* Problem to work on:
Reproduce, please, only the lines from the first line below to the line containing "of cotton yarn.", inclusive.

* Records to process:
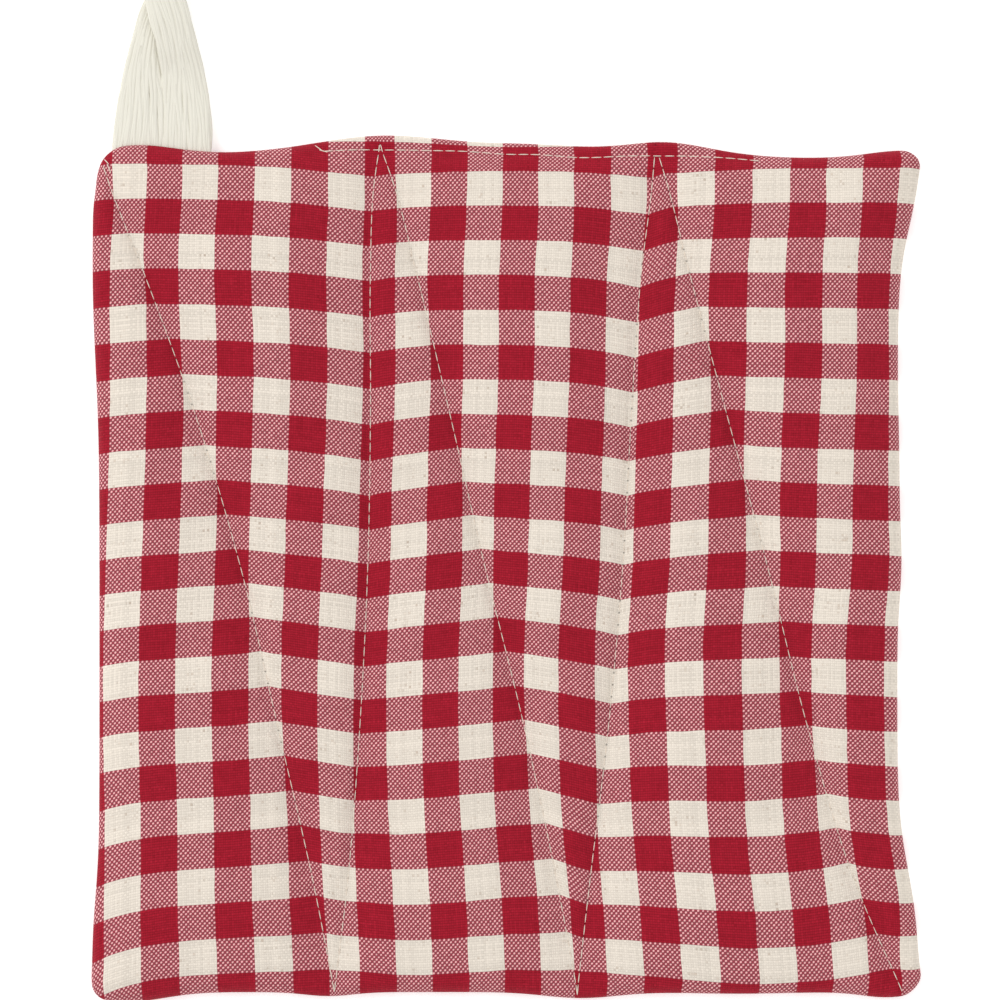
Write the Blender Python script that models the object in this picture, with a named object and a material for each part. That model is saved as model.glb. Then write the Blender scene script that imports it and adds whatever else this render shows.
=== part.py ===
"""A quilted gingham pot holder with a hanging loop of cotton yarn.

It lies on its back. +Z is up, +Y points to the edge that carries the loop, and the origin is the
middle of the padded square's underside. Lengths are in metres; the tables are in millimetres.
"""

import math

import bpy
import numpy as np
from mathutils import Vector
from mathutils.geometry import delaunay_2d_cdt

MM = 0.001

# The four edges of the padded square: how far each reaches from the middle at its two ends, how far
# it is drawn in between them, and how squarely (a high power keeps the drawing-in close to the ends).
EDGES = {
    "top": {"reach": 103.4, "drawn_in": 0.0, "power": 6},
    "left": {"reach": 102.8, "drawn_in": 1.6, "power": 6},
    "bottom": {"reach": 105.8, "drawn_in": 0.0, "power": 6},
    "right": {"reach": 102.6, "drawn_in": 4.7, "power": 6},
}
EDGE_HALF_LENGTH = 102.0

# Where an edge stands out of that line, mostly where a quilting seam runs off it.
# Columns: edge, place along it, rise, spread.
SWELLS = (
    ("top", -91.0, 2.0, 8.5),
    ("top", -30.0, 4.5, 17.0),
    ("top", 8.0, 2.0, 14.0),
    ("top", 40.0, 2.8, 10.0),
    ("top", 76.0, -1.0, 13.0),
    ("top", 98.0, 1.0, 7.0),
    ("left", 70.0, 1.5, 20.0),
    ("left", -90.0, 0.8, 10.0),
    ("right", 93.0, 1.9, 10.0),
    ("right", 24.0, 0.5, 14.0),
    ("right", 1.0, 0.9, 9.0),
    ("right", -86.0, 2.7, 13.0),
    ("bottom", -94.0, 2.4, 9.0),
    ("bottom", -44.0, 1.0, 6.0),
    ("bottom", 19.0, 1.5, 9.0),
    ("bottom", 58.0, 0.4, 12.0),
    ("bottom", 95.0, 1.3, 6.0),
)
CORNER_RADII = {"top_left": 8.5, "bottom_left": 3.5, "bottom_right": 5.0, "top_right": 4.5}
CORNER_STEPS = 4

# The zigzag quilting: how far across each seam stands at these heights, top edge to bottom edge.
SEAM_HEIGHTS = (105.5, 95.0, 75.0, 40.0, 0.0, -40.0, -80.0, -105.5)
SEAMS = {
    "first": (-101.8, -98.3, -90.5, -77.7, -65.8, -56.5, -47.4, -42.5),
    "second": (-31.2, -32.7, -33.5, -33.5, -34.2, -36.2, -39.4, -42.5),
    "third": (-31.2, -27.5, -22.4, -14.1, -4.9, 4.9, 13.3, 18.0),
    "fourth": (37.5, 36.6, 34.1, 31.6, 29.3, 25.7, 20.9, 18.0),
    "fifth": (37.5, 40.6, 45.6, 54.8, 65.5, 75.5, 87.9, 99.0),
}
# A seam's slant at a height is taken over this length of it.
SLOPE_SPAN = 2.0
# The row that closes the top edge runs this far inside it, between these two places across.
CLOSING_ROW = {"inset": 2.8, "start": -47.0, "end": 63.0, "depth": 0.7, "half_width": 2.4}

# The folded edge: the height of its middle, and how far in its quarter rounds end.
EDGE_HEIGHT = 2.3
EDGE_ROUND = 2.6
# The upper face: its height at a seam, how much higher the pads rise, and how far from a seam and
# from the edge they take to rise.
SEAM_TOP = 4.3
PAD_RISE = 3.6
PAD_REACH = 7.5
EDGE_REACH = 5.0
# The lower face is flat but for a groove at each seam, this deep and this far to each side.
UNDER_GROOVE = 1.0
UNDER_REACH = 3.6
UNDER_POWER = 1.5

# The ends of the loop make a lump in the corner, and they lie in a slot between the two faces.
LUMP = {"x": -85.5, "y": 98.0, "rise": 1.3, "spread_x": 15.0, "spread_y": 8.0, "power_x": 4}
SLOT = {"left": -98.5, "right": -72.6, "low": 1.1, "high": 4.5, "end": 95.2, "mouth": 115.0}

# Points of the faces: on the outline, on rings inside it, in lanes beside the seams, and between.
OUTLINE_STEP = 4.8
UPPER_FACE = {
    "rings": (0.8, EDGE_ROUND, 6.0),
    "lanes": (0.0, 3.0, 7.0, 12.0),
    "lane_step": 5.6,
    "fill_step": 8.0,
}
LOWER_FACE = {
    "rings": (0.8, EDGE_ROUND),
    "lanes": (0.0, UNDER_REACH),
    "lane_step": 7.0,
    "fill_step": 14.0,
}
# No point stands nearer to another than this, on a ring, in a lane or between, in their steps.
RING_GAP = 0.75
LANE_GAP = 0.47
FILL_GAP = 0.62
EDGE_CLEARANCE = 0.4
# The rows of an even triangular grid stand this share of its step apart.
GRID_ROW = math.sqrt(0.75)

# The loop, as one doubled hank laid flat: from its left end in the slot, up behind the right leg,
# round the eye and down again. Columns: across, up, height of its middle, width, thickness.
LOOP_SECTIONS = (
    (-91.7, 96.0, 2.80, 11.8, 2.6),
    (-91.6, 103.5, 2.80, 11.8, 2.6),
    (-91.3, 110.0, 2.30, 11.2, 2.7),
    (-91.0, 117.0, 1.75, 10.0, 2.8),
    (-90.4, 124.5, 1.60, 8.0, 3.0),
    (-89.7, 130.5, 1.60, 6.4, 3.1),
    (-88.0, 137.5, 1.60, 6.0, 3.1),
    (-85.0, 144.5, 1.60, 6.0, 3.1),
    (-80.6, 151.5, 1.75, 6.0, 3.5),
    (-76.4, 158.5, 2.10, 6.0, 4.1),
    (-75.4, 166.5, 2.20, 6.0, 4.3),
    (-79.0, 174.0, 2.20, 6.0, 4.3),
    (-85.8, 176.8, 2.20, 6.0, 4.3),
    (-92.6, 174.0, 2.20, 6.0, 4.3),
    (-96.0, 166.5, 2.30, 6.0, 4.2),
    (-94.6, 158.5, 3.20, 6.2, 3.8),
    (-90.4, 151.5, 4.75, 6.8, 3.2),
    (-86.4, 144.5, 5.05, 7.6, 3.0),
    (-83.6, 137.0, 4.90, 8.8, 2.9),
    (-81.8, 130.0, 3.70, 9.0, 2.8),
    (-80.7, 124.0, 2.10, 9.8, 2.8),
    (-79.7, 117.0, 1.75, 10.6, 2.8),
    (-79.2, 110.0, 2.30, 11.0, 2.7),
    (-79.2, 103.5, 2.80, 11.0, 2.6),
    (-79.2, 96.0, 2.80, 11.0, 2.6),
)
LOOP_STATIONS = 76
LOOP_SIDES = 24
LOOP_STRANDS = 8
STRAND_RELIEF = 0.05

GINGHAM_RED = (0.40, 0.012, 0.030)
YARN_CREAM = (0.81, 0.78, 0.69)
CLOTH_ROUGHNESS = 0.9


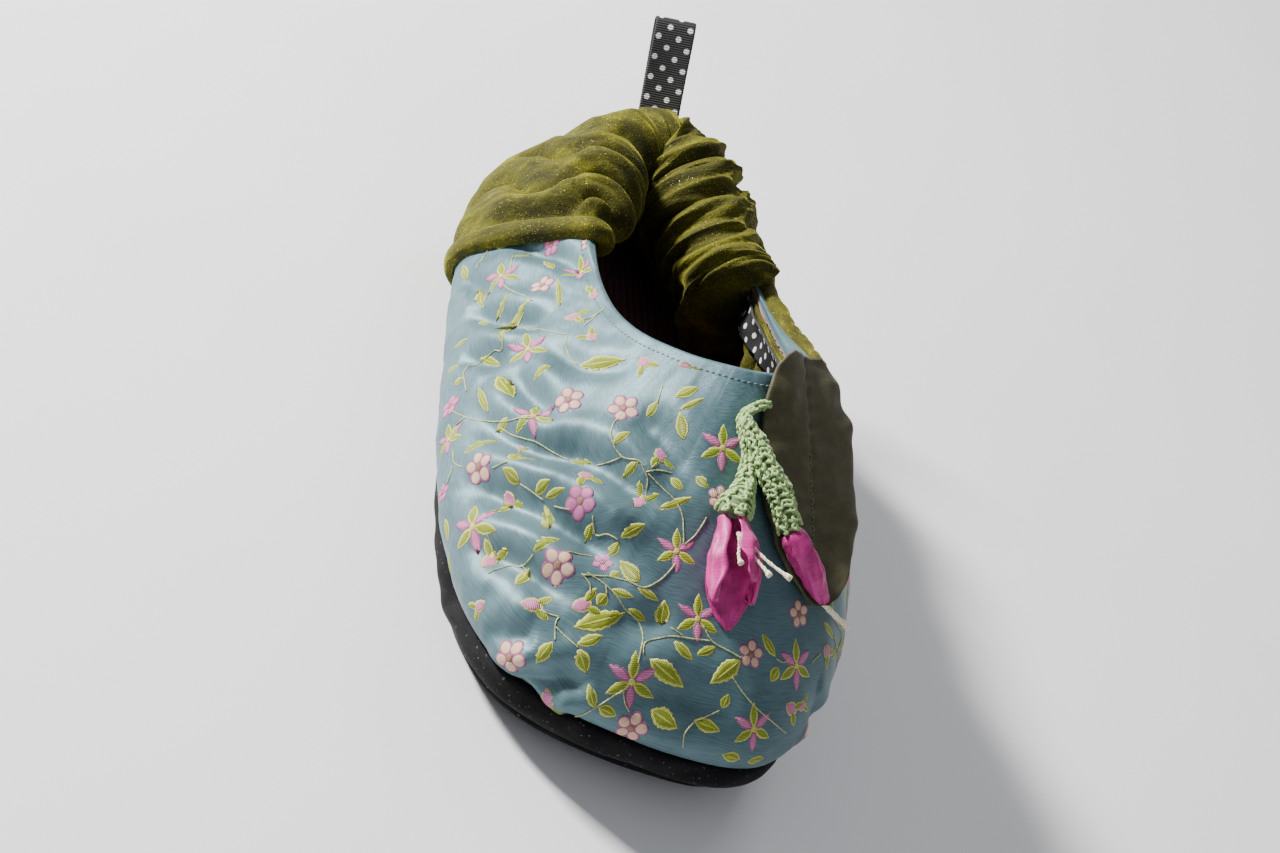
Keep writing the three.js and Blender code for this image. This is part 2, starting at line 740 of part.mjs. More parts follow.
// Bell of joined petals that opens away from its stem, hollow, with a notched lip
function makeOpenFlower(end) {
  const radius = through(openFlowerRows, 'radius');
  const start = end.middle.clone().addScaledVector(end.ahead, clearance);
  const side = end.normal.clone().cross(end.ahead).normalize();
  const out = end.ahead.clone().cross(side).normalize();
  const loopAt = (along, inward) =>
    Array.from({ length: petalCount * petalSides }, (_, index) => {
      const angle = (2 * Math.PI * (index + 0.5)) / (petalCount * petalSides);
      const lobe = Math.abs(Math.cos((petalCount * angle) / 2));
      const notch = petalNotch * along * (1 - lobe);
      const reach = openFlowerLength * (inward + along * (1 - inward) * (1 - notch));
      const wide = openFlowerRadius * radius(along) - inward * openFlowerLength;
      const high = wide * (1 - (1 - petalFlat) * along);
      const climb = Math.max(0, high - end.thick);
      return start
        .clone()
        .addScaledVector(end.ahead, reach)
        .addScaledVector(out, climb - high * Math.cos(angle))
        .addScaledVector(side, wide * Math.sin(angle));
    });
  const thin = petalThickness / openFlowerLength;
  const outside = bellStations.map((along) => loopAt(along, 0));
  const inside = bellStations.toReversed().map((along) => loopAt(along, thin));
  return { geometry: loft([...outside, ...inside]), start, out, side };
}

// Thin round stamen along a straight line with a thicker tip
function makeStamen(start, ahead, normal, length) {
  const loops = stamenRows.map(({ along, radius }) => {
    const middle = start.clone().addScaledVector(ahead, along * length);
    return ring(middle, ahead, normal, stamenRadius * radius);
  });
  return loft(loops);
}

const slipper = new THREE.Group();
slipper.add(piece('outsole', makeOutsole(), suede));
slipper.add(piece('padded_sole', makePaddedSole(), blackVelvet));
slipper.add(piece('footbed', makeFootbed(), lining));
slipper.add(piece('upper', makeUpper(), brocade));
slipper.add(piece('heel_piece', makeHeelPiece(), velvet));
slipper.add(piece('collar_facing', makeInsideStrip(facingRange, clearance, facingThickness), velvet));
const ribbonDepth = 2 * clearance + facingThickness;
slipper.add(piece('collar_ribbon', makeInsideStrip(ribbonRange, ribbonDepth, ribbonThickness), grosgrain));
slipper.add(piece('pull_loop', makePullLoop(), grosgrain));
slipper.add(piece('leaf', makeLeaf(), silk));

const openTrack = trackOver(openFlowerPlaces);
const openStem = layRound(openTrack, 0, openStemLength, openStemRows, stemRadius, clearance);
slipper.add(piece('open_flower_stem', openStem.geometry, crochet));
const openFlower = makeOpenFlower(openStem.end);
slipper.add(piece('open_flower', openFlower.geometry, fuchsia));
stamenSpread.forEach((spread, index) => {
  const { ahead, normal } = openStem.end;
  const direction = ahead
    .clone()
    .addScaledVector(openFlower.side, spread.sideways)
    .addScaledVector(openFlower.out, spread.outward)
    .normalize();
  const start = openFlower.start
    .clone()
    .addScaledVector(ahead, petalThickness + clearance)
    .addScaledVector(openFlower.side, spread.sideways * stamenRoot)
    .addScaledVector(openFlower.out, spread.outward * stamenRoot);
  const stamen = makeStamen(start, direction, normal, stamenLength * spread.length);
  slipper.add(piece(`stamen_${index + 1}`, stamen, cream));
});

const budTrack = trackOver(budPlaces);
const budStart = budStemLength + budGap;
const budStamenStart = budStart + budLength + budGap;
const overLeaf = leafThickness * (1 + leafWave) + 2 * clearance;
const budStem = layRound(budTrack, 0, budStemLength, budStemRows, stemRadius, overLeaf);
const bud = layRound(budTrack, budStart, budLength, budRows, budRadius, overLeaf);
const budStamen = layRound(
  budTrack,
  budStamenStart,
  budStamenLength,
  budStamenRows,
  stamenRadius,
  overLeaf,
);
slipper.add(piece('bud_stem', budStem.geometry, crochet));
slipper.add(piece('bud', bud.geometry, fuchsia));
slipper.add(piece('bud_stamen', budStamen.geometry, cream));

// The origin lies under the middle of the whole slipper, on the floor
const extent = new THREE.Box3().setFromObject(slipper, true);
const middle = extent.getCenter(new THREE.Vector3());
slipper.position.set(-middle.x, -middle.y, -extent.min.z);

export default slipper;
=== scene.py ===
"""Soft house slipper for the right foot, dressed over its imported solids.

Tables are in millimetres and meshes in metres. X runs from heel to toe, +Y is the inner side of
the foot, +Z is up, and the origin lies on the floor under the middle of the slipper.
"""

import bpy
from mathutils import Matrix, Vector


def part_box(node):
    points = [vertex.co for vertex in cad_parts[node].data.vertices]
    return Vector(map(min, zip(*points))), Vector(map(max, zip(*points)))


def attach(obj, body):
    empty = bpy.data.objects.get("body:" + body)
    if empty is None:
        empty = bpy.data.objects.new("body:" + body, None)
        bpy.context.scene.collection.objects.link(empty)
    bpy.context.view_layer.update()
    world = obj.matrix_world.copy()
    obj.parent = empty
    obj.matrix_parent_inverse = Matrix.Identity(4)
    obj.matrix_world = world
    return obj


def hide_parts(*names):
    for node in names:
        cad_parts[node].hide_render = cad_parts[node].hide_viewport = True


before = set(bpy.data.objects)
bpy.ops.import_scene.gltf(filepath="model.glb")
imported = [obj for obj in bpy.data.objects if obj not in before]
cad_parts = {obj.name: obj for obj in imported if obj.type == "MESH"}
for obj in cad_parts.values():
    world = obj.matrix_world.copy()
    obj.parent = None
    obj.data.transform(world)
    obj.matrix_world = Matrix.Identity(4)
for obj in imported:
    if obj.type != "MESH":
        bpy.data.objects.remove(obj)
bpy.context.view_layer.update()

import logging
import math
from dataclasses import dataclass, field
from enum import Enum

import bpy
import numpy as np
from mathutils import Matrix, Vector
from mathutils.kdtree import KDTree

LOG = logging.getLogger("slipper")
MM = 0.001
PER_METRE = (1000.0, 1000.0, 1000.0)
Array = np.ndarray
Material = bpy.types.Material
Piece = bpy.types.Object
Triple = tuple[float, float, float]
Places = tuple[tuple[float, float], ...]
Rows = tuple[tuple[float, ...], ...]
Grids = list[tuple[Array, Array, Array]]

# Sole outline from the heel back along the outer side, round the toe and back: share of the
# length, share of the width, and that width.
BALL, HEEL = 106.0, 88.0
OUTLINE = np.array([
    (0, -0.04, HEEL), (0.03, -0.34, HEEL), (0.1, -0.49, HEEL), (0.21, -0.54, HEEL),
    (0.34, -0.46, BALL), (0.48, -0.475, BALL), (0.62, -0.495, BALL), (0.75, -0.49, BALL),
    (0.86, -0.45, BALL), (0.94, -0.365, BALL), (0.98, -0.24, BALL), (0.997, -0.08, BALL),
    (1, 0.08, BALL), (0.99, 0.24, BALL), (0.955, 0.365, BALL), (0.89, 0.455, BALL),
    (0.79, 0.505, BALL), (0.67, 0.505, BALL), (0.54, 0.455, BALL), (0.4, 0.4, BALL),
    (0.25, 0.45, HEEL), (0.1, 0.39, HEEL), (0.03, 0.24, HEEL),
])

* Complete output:
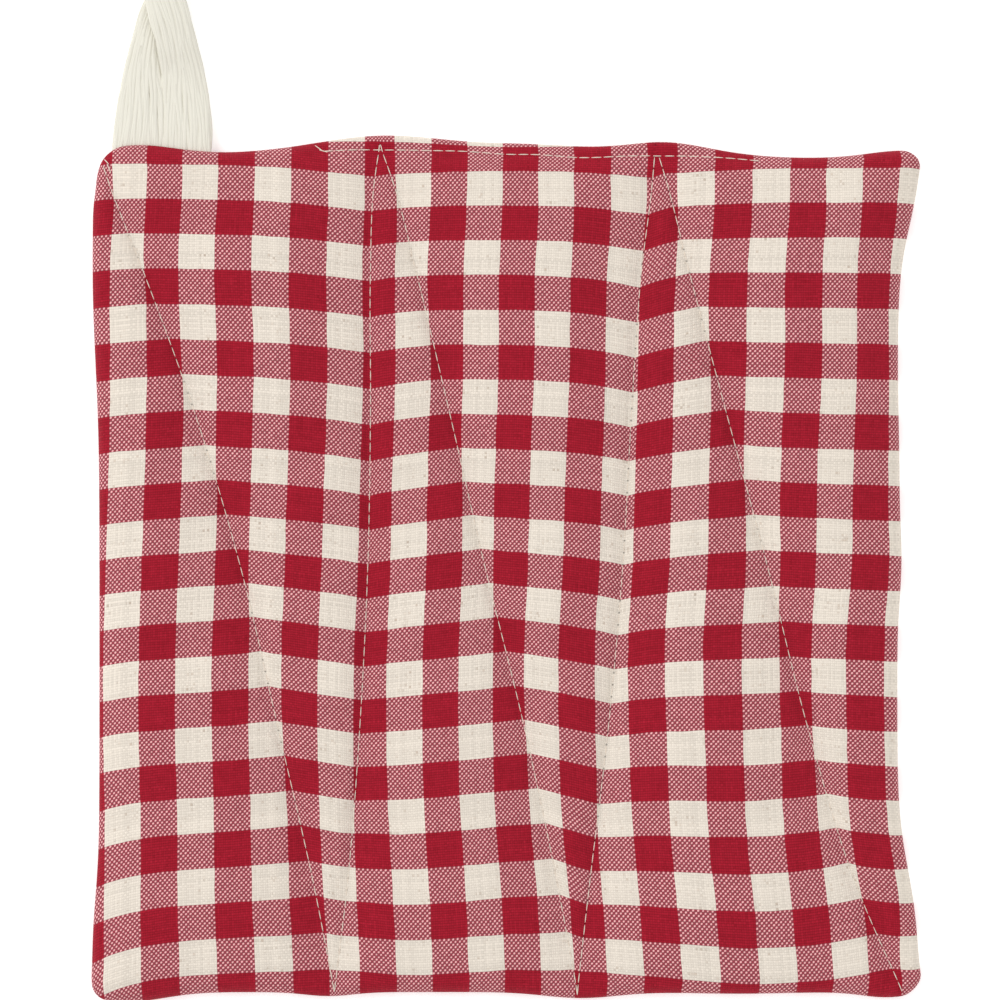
Write the Blender Python script that models the object in this picture, with a named object and a material for each part. That model is saved as model.glb. Then write the Blender scene script that imports it and adds whatever else this render shows.
=== part.py ===
"""A quilted gingham pot holder with a hanging loop of cotton yarn.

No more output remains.